We overrule Studer's third issue.
D. Stay of discovery
In his second issue, Studer argues that the trial court erred by granting a stay of discovery to consider Cameron's summary-judgment motion. Our disposition of Studer's other issues, however, forecloses his challenge to the stay of discovery. Studer's breach-of-contract and fraud claims rely on his argument that the code of conduct altered his at-will employment. As above, given that this inquiry is limited to the language of the code, we cannot say that trial court abused its discretion by determining that additional discovery would not have aided in the task of construing the code. See Tex. R. Civ. P. 192.4 (trial court has authority to limit scope of discovery based on needs of case); see also MCI Telecommunications Corp. v. Tex. Utilities Elec. Co., 995 S.W.2d 647, 650-51 (Tex. 1999) (construction of unambiguous written instrument is question of law). In addition, because we conclude that Studer did not challenge all grounds on which the trial court could have rendered summary judgment on his business-disparagement claim, we could not grant him relief on this claim even if his discovery argument had merit.
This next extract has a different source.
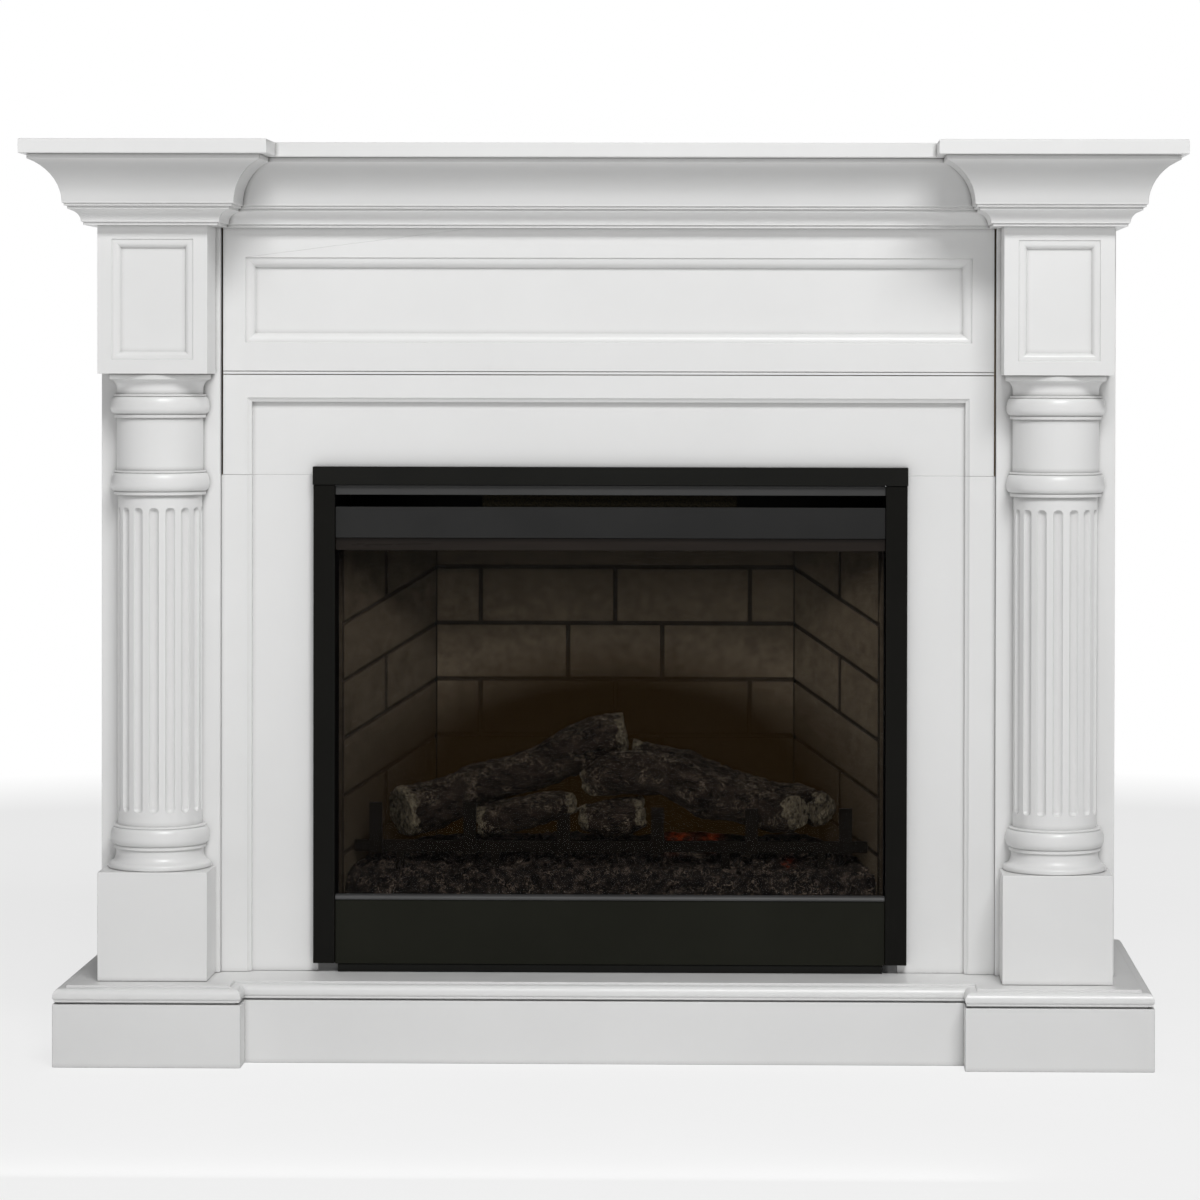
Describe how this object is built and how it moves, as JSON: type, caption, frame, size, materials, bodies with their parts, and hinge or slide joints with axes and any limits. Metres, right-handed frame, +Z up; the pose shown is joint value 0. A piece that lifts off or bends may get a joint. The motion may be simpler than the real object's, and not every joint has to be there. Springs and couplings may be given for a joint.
{
  "type": "fireplace mantelpiece",
  "caption": "White painted mantelpiece: stepped shelf, coved cornice, fluted half columns on plinths, panelled frieze, raised base and an electric firebox standing in the opening.",
  "frame": {"origin": "on the floor, under the middle of the object's bounding box", "axes": "+Z up, the front faces -Y, the back stands against a wall at +Y, +X to the right seen from the front"},
  "size_m": [1.4, 0.51, 1.12],
  "materials": {
    "white_paint": "white satin paint over smooth board",
    "bare_board": "bare fibreboard",
    "black_steel": "black satin powder coat",
    "outlet_mesh": "dark woven mesh",
    "dark_glass": "clear, slightly smoked, polished",
    "brick_liner": "moulded brick pattern, sooty brown",
    "grate_iron": "matt black",
    "charred_log": "moulded charred bark, matt",
    "embers": "moulded ash and embers, matt"
  },
  "bodies": {
    "root": {"shelf_slab": "white_paint", "cornice_left_return": "white_paint", "cornice_left_front": "white_paint", "cornice_left_inner": "white_paint", "cornice_centre": "white_paint", "cornice_right_inner": "white_paint", "cornice_right_front": "white_paint", "cornice_right_return": "white_paint", "frieze_block_left": "white_paint", "frieze_block_right": "white_paint", "column_left": "white_paint", "column_right": "white_paint", "plinth_block_left": "white_paint", "plinth_block_right": "white_paint", "pilaster_board_left": "white_paint", "pilaster_board_right": "white_paint", "side_panel_left": "white_paint", "side_panel_right": "white_paint", "upper_frieze_panel": "white_paint", "lower_frieze_panel": "white_paint", "leg_panel_left": "white_paint", "leg_panel_right": "white_paint", "base_cap": "white_paint", "base_side_left": "white_paint", "base_side_right": "white_paint", "base_front_left": "white_paint", "base_front_right": "white_paint", "base_inner_left": "white_paint", "base_inner_right": "white_paint", "base_front_centre": "white_paint", "top_back_rail": "bare_board", "base_back_rail": "bare_board", "joint_backing": "bare_board", "case_bottom": "black_steel", "case_top": "black_steel", "case_left": "black_steel", "case_right": "black_steel", "case_back": "black_steel", "case_foot_rail": "black_steel", "base_strip": "black_steel", "trim_top": "black_steel", "trim_left": "black_steel", "trim_right": "black_steel", "louvre_strip": "black_steel", "hood_panel": "black_steel", "glass_header": "black_steel", "lower_panel": "black_steel", "outlet_grille": "outlet_mesh", "glass_pane": "dark_glass", "brick_back": "brick_liner", "brick_side_left": "brick_liner", "brick_side_right": "brick_liner", "grate": "grate_iron", "log_left": "charred_log", "log_right": "charred_log", "log_rear": "charred_log", "log_short_left": "charred_log", "log_short_right": "charred_log", "ember_bed": "embers"}
  },
  "joints": []
}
See Malooly Bros., 461 S.W.2d at 120-21. Accordingly, we do not reach Studer's discovery argument with regard to his business-disparagement claim. See Tex. R. App. P. 47.1.
We overrule Studer's second issue.
III. CONCLUSION
We affirm the trial court's judgment as challenged on appeal.
/s/ Charles A. Spain
Justice Panel consists of Chief Justice Christopher and Justices Jewell and Spain.